Does friction force depend on the area of contact?
No — under the classical Coulomb model, friction is independent of apparent contact area. This is Amontons' First Law (1699), later confirmed by Coulomb (1781). Doubling the contact area does not change friction force. Only changing the normal force or the material coefficient changes it. Note: this breaks down for very soft materials like rubber at nanoscales, where real contact area becomes pressure-dependent.
Can the friction force ever be greater than μ × N?
No — μ × N is the maximum available friction. In the static regime, actual friction equals the applied force right up to the limit μs × N; beyond that, the surfaces slip. For example: μs = 0.5, N = 100 N → maximum static friction = 50 N. Pushing with 30 N → actual friction = 30 N (not 50 N). The formula gives the ceiling, not the real-time value when no sliding occurs.
How do I use friction force to calculate stopping distance?
From Newton's second law: deceleration a = f/m = (μ × N)/m = μ × g. Stopping distance from initial speed v₀: d = v₀² / (2 × μ × g). At 60 mph (26.8 m/s) on dry asphalt (μk = 0.70): d = (26.8)² / (2 × 0.70 × 9.81) = 52.3 meters (~171 ft). On wet asphalt (μk = 0.45): d ≈ 81.5 m — 56% longer.
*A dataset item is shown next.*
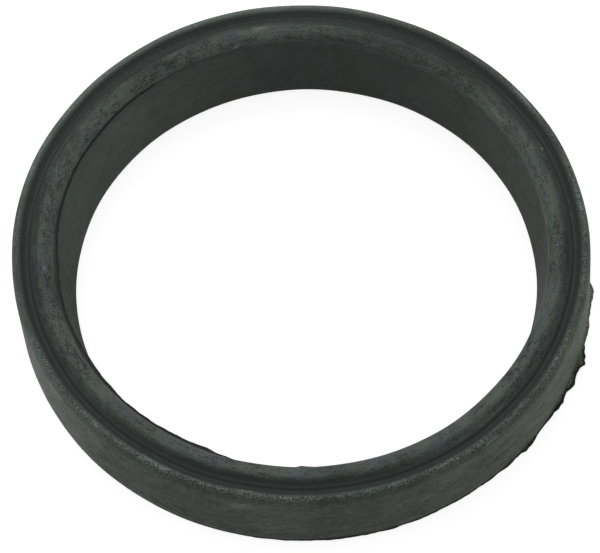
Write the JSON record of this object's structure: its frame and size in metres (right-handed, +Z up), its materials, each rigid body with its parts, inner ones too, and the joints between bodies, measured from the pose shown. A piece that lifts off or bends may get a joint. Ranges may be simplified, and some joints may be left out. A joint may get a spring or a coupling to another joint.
{
  "type": "hose coupling gasket",
  "caption": "Moulded black rubber sealing ring for a large hose coupling: flat seat, tapered bore, rounded inner band, groove and thin outer lip.",
  "frame": {"origin": "centre of the seat, the flat underside that the ring rests on", "axes": "+Z up along the bore's axis, from the seat towards the band and lip; +X and +Y in the seat's plane"},
  "size_m": [0.12, 0.1181, 0.0184],
  "materials": {
    "aged_rubber": "matte aged black rubber with a grey-green bloom, worn light on the crest of the lip, blacker on the moulding flash"
  },
  "bodies": {
    "root": {"gasket": "aged_rubber"}
  },
  "joints": []
}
This underpins NHTSA braking standards.
Why does ice have such a low coefficient of friction?
Ice friction is low (μ ≈ 0.03–0.10 for rubber or metal on ice) primarily due to a thin quasi-liquid surface layer that acts as a lubricant. Research in Physical Review Letters and by NIST shows this layer persists well below 0°C due to molecular surface disorder, not just pressure-melting. At very low temperatures (below −30°C), ice friction actually increases as the quasi-liquid layer disappears.
When does the f = μN formula break down?
The Coulomb model fails for: (1) very soft/elastic materials like rubber, where μ depends on sliding speed and contact area; (2) lubricated surfaces, which require hydrodynamic models; (3) rolling contact, which uses the rolling resistance coefficient Crr instead (Crr ≈ 0.001–0.005 for steel on rails vs μ ≈ 0.57 for sliding); and (4) nanoscale contacts dominated by adhesive forces. For dry rigid surfaces at human scales, f = μN is accurate within ~10–15%.
What is the friction force if I push a 10 kg box across a wood floor?
For a 10 kg box on a wood floor (wood-on-wood μk ≈ 0.30): N = 10 × 9.81 = 98.1 N → f = 0.30 × 98.1 = 29.4 N of kinetic friction. You need to push with at least 29.4 N (about 3 kg of force) to keep it sliding. To start it sliding, use the static coefficient μs ≈ 0.40 → f_static = 0.40 × 98.1 = 39.2 N.